▶ **WORK TO DO**
Scan the material and copy every line in which "from" appears.

▶ **PROVIDED DATA**

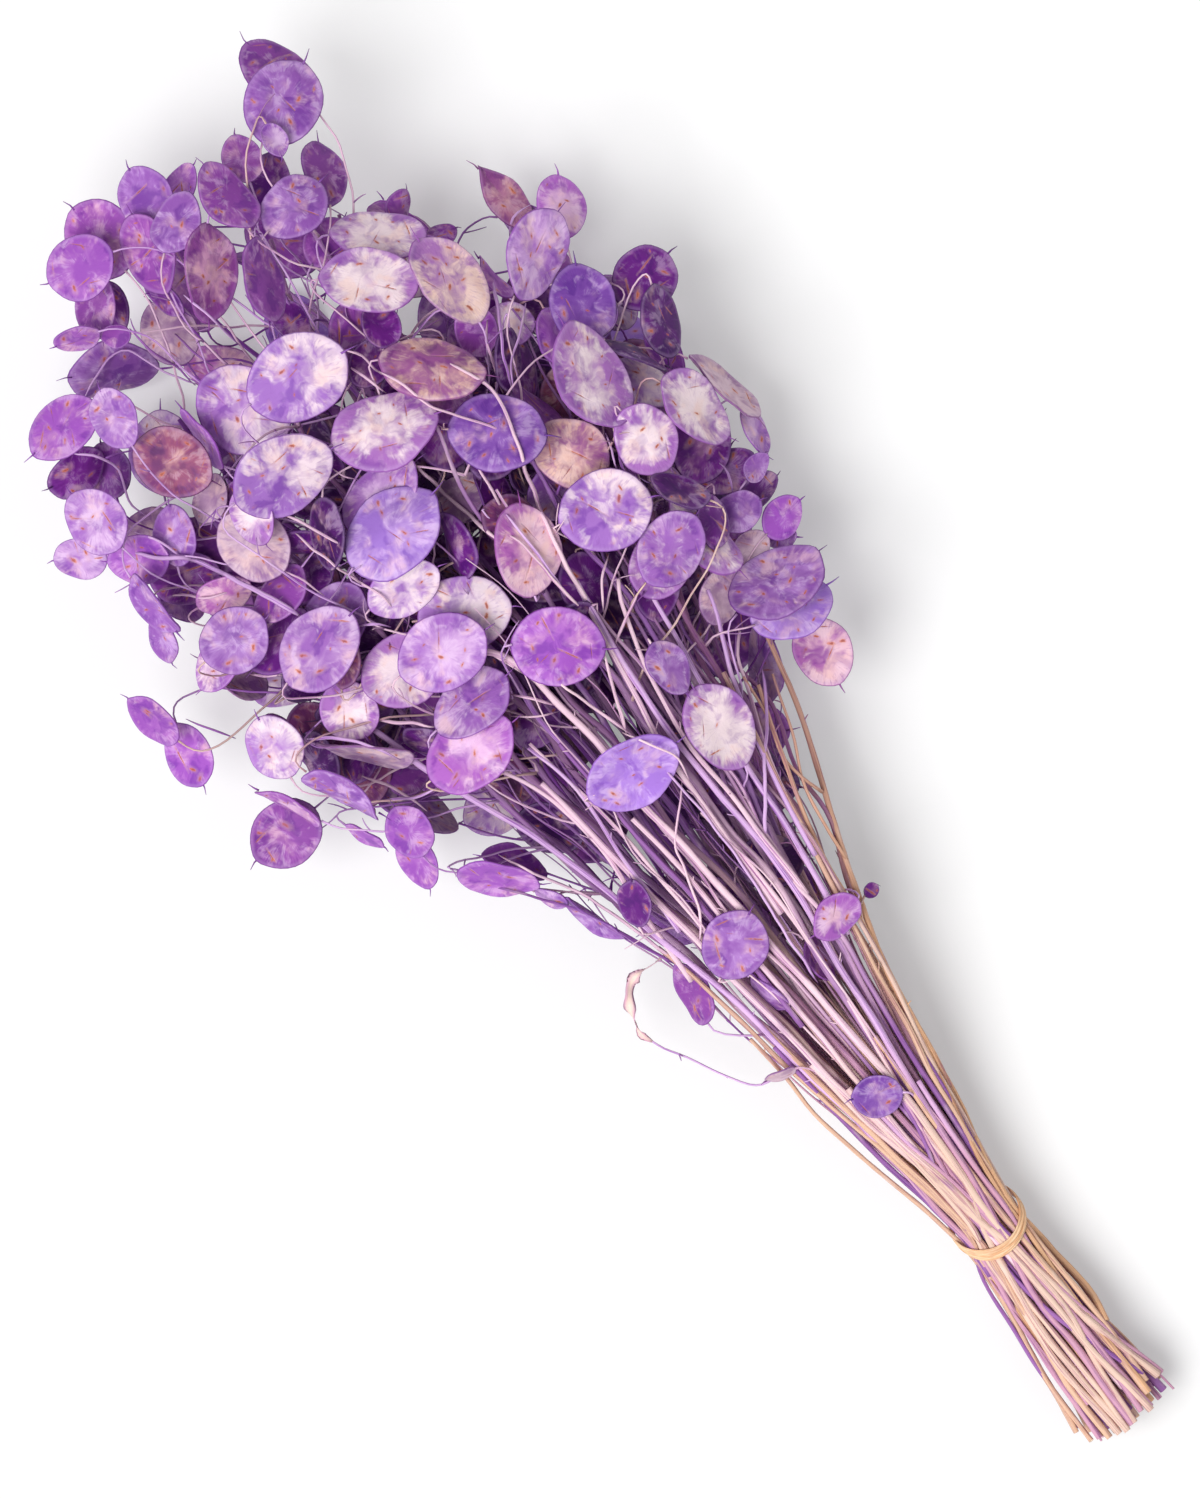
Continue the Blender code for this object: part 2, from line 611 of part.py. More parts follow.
def main():
    for old in list(bpy.data.objects):
        bpy.data.objects.remove(old, do_unlink=True)
    collection = bpy.data.collections.new("bunch_of_dried_honesty")
    bpy.context.scene.collection.children.link(collection)
    stems, missed = grow_bunch()
    parts = [add_part(collection, f"honesty_stem_{number:02d}", stem_mesh(stem), *DYED_PLANT)
             for number, stem in enumerate(stems, start=1)]
    parts.append(add_part(collection, "straw_tie", tie_mesh(stems), *STRAW))
    corners = [vertex.co for part in parts for vertex in part.data.vertices]
    low = [min(corner[k] for corner in corners) for k in range(3)]
    high = [max(corner[k] for corner in corners) for k in range(3)]
    for part in parts:
        part.location = (-(low[0] + high[0]) / 2, -(low[1] + high[1]) / 2, -low[2])
    print(len(stems), "stems,", sum(len(stem.twigs) for stem in stems), "pods, no room at", missed)
    print("size in mm:", [round((top - bottom) / MM, 1) for bottom, top in zip(low, high)])
    print("lowest stem:", round(min(stem.point(stem.start).z for stem in stems) - low[2] / MM, 1))


main()
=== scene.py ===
import math
import random

import bpy
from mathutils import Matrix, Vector, noise
from mathutils.bvhtree import BVHTree


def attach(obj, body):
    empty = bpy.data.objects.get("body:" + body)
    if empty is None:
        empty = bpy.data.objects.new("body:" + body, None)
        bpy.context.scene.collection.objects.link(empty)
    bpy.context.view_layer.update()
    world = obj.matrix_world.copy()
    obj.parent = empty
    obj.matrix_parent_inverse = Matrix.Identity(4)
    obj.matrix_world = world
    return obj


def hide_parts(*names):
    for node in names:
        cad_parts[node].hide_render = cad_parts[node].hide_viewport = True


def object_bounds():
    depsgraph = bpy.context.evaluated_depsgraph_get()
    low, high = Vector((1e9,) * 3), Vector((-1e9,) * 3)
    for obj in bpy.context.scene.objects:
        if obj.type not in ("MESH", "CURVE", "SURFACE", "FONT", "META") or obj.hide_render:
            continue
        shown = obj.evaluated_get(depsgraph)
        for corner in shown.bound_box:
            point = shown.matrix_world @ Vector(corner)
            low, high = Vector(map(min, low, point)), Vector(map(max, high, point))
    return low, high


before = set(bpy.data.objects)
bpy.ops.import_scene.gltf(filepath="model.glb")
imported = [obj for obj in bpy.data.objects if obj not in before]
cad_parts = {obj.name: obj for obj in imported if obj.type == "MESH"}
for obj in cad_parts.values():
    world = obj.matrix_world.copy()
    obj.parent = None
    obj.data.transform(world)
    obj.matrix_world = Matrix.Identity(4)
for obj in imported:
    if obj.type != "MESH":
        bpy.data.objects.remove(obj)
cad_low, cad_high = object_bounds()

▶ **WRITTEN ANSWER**
Continue the Blender code for this object: part 2, from line 611 of part.py. More parts follow.
from mathutils import Matrix, Vector, noise
from mathutils.bvhtree import BVHTree